In questo senso, vanno lette le recenti modifiche apportate alla lettera d), del comma 1, dell’art. 3 del DPR n. 380/2001, Interventi di ristrutturazione edilizia, con una finalità di ampliare la nozione di “ristrutturazione conservativa” mediante il “recupero” in senso ampio del patrimonio edilizio esistente, evitando un ulteriore consumo di suolo: nuove costruzioni.

In definitiva, legittimamente il Comune può qualificare l’intervento edilizio come ristrutturazione e non come nuova edificazione discostandosi dalle valutazioni effettuate da parte di terzi (altre Amministrazioni), potendo nell’attività di verifica documentare la preesistenza sotto una molteplicità di modi e forme, anche con dichiarazioni sostitutive dell’atto di notorietà di persone ritenute a conoscenza dello stato dei luoghi, una perizia di parte basata su fotografie nel corso dei lavori, le aerofotogrammetria a contenuto puntuale, ed, in ogni caso, quando il contenuto probatorio risulti preciso e rispondente al modello di prova rigorosa[10].

(pubblicato: lasettimanagiuridica.it e lentepubblica.it, 29 giugno 2023)

 

[1] Cfr. TAR Lazio, Roma, sez. II bis, 29 marzo 2019, n. 4211.

[2] L’Amministrazione civica è tenuta a rilasciare il titolo abilitativo edilizio avendo esclusivo riguardo alla compatibilità urbanistica dell’opera richiesta – il che non implica affatto che essa non sia lesiva di diritti soggettivi altrui – lasciando ogni questione afferente a diritti soggettivi alla sua unica sede competente, che è il giudizio civile, CGARS, sez. giurisdizionale, 5 giugno 2023, n. 392.

[3] Ai fini di tutela del paesaggio, il divieto di incremento dei volumi esistenti si riferisce a qualsiasi nuova edificazione comportante creazione di volume, non potendo distinguere tra volume tecnico ed altro tipo di volume, interrato o meno, Cons. Stato, sez. II, 24 aprile 2023, n. 4123.

[4] Cfr. TAR Campania, Salerno, sez. I, 28 luglio 2015, n. 1764.

[5] Il concetto di sagoma ricomprende l’intera conformazione plano-volumetrica della costruzione ed il suo perimetro considerato in senso verticale e orizzontale e quindi, il contorno che viene ad assumere l’edificio, TAR Calabria, Catanzaro, sez. II, 20 gennaio 2023, n. 65.

[6] Cons. Stato, sez. VI, 5 dicembre 2016, n. 5106 e sez. V, 10 febbraio 2004, n. 475.
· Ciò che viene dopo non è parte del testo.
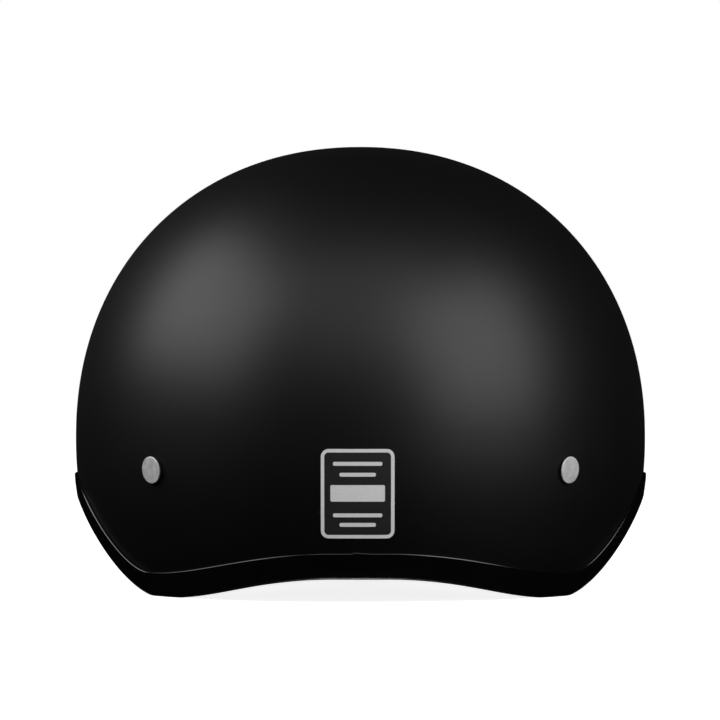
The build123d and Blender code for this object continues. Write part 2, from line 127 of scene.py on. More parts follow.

[7] Cfr. TAR Emilia – Romagna, sez. I, 18 agosto 2021, n. 756; TAR Lombardia, Brescia, sez. I, 6 luglio 2020, n. 517.

[8] Cfr. Cons. Stato, sez. IV, 17 febbraio 2023, n. 1681.

[9] Cfr. Cons. Stato, sez. IV, 24 marzo 2023, n. 3006; sez. II, 13 febbraio 2023, n. 1489; sez. IV, 19 maggio 2020, n. 3170.

[10] Cons. Stato, sez. IV, 30 maggio 2022, n. 4356. Cfr. TAR Campania, Salerno, sez. II, 19 giugno 2023, n. 1443, ove è stata ritenuta illegittima un’ordinanza di demolizione di un immobile per l’assenza del permesso di costruire nel caso di sussistenza di idonei elementi probatori in ordine alla realizzazione del manufatto in data antecedente al 1° settembre 1967: veniva prodotto un atto notarile ed un’ordinanza del Tribunale ove si rilevava che «l’immobile in questione è stato costruito prima del 01.09.1967, con la conseguenza che le disposizioni normative contenute della l. 47/85 e nel T.U. 380/2001 (che sanzionano con la nullità gli atti inter vivos di trasferimento di diritti su beni immobili non in regola con la normativa urbanistica, privi cioè della concessione edilizia o del permesso a costruire) si applicano solo agli immobili edificati a partire dal 01.09.1967».